Tuesday, October 7, 2008

Yes, The Government Is Just Throwing Money At Wall Street

Thanks to Jonathan Schwarz for linking to this New York Times article on the bailout, and to Whatever It Is I'm Against It for linking to this article fact-checking a McCain attack on Obama. (Like you didn't already know that McCain lies.) Schwarz' focus was on the government's intention to outsource the bailout to the very people who are responsible for the crisis to begin with:

The government will hire only a bare-bones internal staff of about two dozen people with expertise in asset management, accounting and legal issues, according to administration officials, and will outsource the bulk of the program to 5 to 10 asset management firms.

Administration officials said they had not yet selected the list of firms to run auctions or manage the assets. During the last few weeks, the Treasury has informally consulted major firms — including BlackRock, the Pacific Investment Management Company and Legg Mason — but none have been given a mandate, they said.

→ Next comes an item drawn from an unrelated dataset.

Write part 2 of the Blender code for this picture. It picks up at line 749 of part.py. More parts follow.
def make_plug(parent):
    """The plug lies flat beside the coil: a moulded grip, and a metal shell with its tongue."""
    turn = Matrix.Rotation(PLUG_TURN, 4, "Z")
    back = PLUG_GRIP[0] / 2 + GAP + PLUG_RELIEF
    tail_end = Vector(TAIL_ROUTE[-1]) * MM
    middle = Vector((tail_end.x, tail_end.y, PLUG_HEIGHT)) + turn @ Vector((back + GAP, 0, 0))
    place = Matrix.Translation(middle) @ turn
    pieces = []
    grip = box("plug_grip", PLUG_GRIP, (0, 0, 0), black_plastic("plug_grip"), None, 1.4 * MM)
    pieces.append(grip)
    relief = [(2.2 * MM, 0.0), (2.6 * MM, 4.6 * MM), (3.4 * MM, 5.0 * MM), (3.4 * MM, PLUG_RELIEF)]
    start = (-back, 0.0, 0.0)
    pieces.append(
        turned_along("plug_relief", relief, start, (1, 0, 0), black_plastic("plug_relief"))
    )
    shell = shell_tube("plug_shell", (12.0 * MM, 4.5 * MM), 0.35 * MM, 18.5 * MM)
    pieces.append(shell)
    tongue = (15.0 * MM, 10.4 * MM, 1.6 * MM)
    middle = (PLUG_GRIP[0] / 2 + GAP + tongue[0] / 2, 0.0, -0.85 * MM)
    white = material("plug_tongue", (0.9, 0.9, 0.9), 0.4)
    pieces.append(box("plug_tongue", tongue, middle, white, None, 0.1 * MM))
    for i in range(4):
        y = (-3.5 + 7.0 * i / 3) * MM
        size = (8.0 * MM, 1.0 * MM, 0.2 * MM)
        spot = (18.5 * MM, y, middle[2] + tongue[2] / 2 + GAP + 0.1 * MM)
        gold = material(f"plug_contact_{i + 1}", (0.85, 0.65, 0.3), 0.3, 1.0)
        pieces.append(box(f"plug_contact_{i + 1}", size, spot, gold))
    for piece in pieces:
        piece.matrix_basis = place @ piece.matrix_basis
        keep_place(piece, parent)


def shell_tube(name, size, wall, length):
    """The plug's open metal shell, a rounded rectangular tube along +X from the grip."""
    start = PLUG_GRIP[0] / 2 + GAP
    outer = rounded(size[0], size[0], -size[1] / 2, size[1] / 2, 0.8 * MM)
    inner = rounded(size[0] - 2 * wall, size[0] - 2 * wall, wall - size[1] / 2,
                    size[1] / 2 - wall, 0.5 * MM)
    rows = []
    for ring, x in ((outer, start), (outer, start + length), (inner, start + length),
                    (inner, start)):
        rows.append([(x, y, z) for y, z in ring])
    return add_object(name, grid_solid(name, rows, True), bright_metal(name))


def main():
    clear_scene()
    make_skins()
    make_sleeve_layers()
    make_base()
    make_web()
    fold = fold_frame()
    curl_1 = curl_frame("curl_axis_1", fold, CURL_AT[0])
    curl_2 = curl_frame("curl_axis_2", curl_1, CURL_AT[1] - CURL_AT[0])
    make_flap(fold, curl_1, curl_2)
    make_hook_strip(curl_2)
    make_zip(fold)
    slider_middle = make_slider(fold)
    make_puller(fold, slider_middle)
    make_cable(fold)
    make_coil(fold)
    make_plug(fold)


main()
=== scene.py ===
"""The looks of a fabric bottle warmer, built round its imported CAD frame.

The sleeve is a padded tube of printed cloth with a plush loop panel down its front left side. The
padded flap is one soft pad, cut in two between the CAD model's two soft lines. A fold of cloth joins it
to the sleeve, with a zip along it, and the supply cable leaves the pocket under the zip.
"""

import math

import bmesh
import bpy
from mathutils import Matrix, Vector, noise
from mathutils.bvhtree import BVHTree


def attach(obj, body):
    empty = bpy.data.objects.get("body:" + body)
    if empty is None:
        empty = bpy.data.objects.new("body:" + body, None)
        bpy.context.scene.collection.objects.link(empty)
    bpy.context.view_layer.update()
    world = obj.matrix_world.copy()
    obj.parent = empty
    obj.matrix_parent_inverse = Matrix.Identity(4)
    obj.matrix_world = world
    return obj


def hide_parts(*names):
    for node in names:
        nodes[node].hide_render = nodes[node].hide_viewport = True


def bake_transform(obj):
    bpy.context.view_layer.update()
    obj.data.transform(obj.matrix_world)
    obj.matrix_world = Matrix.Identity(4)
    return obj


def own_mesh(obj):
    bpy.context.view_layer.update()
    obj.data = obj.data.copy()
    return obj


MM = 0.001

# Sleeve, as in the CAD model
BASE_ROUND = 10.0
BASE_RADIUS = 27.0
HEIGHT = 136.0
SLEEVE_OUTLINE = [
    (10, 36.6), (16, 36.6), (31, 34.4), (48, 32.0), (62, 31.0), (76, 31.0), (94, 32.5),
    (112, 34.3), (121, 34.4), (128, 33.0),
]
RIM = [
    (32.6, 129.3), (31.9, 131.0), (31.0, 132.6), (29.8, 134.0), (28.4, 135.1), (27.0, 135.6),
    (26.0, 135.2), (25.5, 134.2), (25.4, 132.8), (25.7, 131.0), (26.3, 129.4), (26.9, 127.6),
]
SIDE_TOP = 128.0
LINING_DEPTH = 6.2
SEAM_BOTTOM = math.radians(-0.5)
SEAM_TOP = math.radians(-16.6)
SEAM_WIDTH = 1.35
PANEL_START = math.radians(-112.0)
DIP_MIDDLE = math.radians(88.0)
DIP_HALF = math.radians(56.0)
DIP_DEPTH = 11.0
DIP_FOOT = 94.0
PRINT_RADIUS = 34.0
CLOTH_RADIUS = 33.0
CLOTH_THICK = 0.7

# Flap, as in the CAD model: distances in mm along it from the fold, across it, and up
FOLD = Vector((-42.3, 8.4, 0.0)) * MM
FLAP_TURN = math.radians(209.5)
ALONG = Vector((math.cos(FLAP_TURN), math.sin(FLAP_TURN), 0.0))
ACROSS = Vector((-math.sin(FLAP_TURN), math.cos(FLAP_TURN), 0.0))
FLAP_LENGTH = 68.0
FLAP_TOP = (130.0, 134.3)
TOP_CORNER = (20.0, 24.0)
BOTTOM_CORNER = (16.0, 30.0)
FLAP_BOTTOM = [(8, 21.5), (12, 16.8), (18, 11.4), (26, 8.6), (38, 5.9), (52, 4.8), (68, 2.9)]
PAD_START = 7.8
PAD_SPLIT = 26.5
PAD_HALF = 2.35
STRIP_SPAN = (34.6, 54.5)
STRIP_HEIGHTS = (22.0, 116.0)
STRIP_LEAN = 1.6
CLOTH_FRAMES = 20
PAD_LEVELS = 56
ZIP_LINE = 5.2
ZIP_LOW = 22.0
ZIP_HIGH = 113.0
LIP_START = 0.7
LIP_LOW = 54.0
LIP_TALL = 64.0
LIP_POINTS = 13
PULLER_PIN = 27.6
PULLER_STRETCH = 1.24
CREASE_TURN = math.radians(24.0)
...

The selected asset management firms will receive a chunk of the $250 billion that Congress is allowing the Treasury to spend in the first phase of the bailout. Those firms will receive fees that are likely to be lower than the industry standard of 1 percent of assets, or $1 for every $100 under management.

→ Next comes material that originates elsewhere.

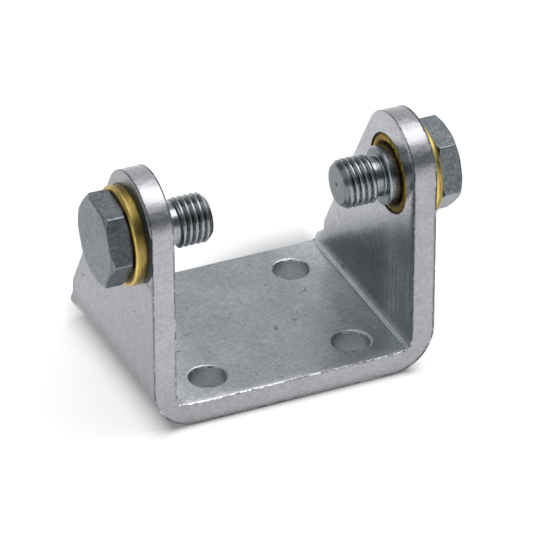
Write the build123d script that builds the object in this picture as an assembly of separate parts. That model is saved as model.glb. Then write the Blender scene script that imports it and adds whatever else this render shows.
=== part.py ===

Administration officials said they would try to drive down fees with a competitive bidding process. But with $700 billion to disburse, the plan could still generate tens of billions of dollars in fees if the firms negotiate anywhere close to their standard fees.

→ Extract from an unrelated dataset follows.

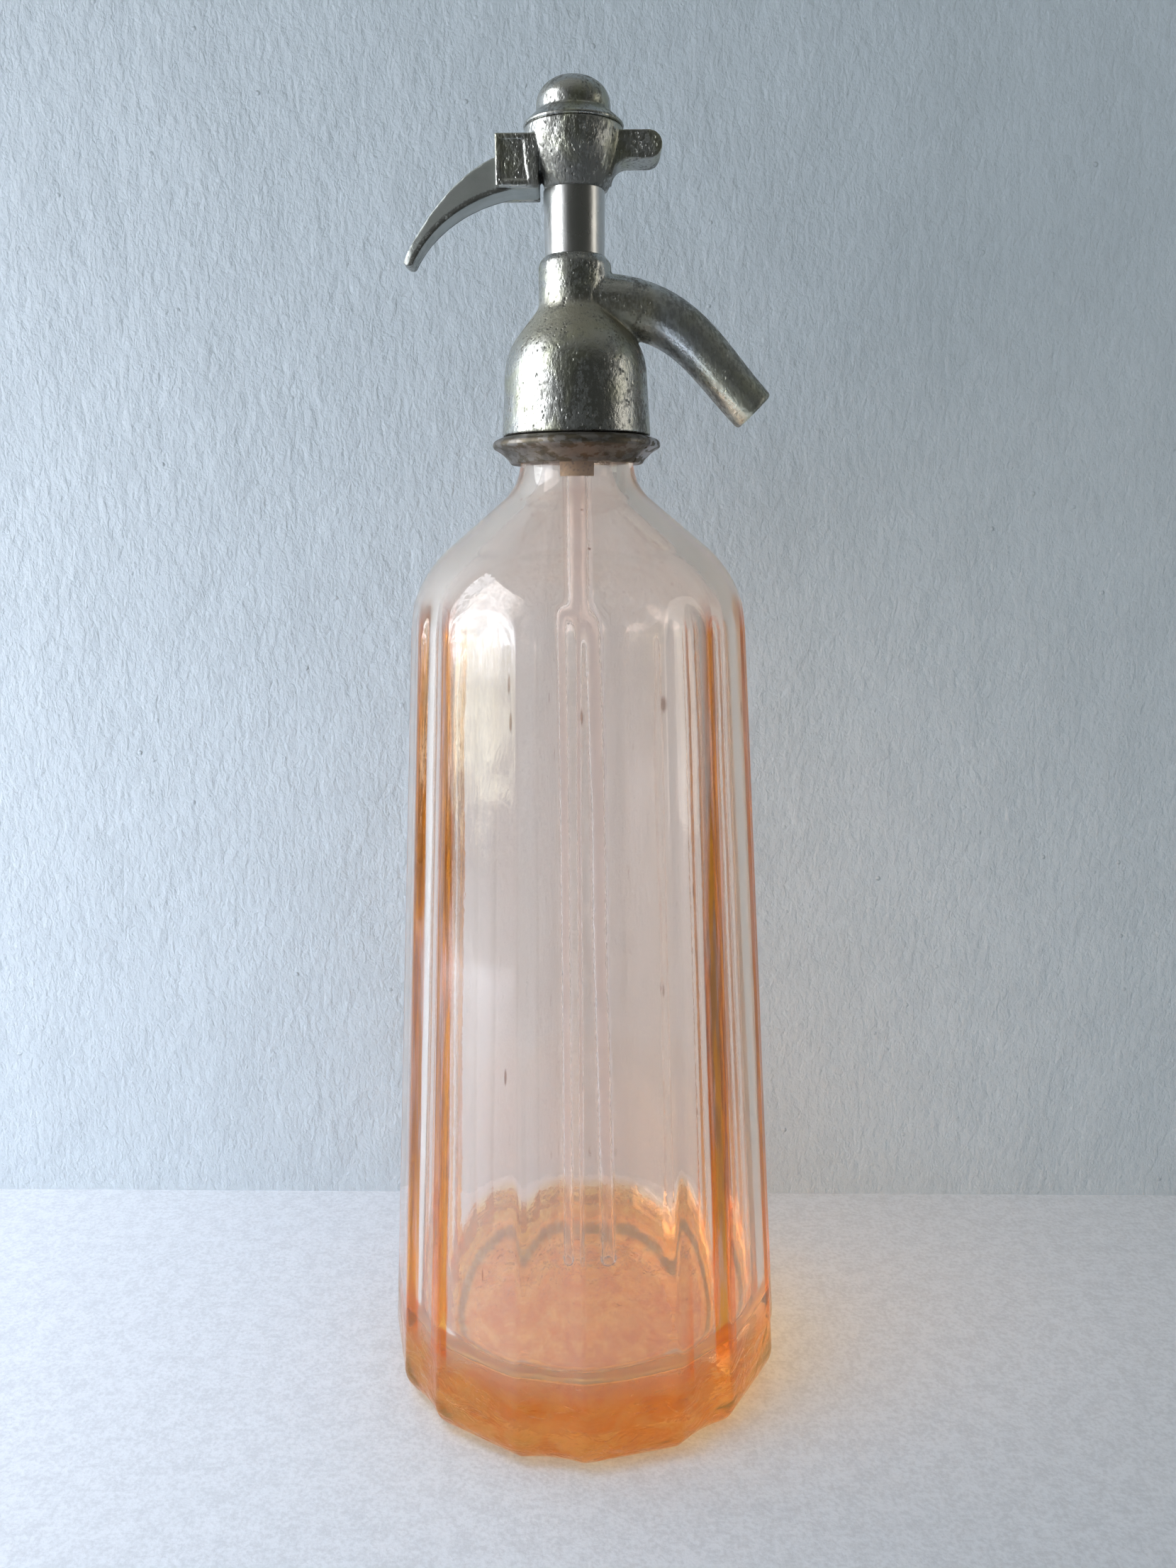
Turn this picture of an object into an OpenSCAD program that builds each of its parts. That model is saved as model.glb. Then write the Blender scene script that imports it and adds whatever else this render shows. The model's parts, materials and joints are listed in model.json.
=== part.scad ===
// Soda siphon: a faceted glass bottle under a cast head with a curved spout, a hand lever and a
// sprung valve. +X points to the spout, +Y away from the lever's free side, +Z up. The origin is
// on the bottle's axis, in the plane the bottle stands on.

/* [Glass bottle] */
// Height of the glass, from the table to its rim
bottle_h = 262; // [235:1:290]
// Diameter over the ridges, at the foot of the cone
base_d = 107.6; // [102:0.2:116]
// Lean of the wall, from upright (degrees)
wall_lean = 3.27; // [2.6:0.01:3.9]
// Lean of the shoulder, from upright (degrees)
shoulder_lean = 50; // [46:1:55]
// Radius that turns the wall into the shoulder
shoulder_round = 30; // [22:1:34]
// Radius that turns the shoulder into the neck
throat_round = 12; // [9:0.5:15]
// Height of the upright neck, with the rim
neck_h = 19.4; // [18.6:0.1:22]
// Outer diameter of the neck
neck_d = 27.8; // [25:0.2:32]
// Thickness of the glass wall
glass_wall = 5.4; // [4:0.1:6]
// Thickness of the glass floor
floor_t = 18.8; // [10:0.1:24]
// Radius of the bottle's lower edge
base_round = 9; // [5:0.5:12]
// Inner radius between the wall and the floor
floor_round = 10; // [5:0.5:14]
// Depth of the hollow under the base
punt_h = 2.5; // [1:0.1:4]
// Diameter of the hollow under the base
punt_d = 76; // [60:1:82]
// How far the rim's bead stands out from the neck
rim_lip = 1.7; // [1.2:0.1:2.4]
// Height of the rim's bead
rim_h = 5; // [4:0.1:6]
// Number of flutes round the bottle
flutes = 8; // [6:1:10]
// Share of the girth that the narrow flutes take
flute_share = 0.4; // [0.3:0.01:0.5]
// How much deeper than a flat face a flute is cut
flute_depth = 1; // [0.4:0.1:1.6]

/* [Collar] */
// Wall of the collar's threaded sleeve
collar_wall = 2.2; // [1.6:0.1:3]
// Height of the collar's sleeve, above its flange
sleeve_h = 8.8; // [6:0.1:9]
// Height of the collar's flange
flange_h = 6.4; // [6:0.1:8]
// How far the flange stands out from the skirt
flange_lip = 2.4; // [1.6:0.1:3.4]
// Radius of the flange's lip
lip_round = 1.25; // [0.8:0.05:1.5]
// Width of the saw cut between the two halves
split_gap = 0.3; // [0.2:0.05:0.8]
// Direction of the saw cut (degrees)
split_turn = -31; // [-60:1:0]

/* [Head] */
// Thickness of the neck gasket
gasket_t = 2; // [1.4:0.1:3]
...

Sweet. But really, couldn't they just ship a bunch of these guys off to Guantanamo and make them do it there? If they refuse, the guards can just flush a few copies of the Wall Street Journal down a toilet until the urge to protect their holy writ makes them comply.

Anyway, what I noticed, aside from Bush's caveat that “This will be done as expeditiously as possible, but it cannot be accomplished overnight. We’ll take the time necessary to design an effective program that achieves its objectives — and does not waste taxpayer dollars” (hahahahah, wotta kidder), was the admission that the bailout plan, aside from such vital provisions as the Excise Tax Exemption for Wooden Practice Arrows Used by Children, apparently doesn't include certain basic details:

Of all the challenges that the Treasury faces, the trickiest might be determining a price for the largely unwanted wreckage it will be buying. Many of the junk loans and mortgage-backed securities have no market price at all because they have no potential buyers. The firms hired by the government will have enormous power to push the “market” price up or down as they choose.

If the government bargains to buy at the lowest possible price, it will protect taxpayers. But forcing the banks to book big losses could be self-defeating if they cannot resume lending until they raise fresh capital. If the government agrees to buy the assets at the value at which banks are keeping them on their balance sheets, taxpayers will almost certainly be overpaying.

... Which, of course, is exactly what the banks involved are hoping: that “the government will pay close to par — the value listed in their books.” Not that I blame them, but no, that's not what we were told would happen. Rather the government was going to buy up all that "wreckage" at bargain-basement prices, and the taxpayers would reap the profits when those bad loans rose up again to a proper level. Nah, I didn't believe one that either. So, this is precisely what Obama claimed it wasn't: a plan to hand over $700 billion of the taxpayers' money to a few Wall Street banks. But hey, y'know, it may not be a perfect plan -- we had to do something.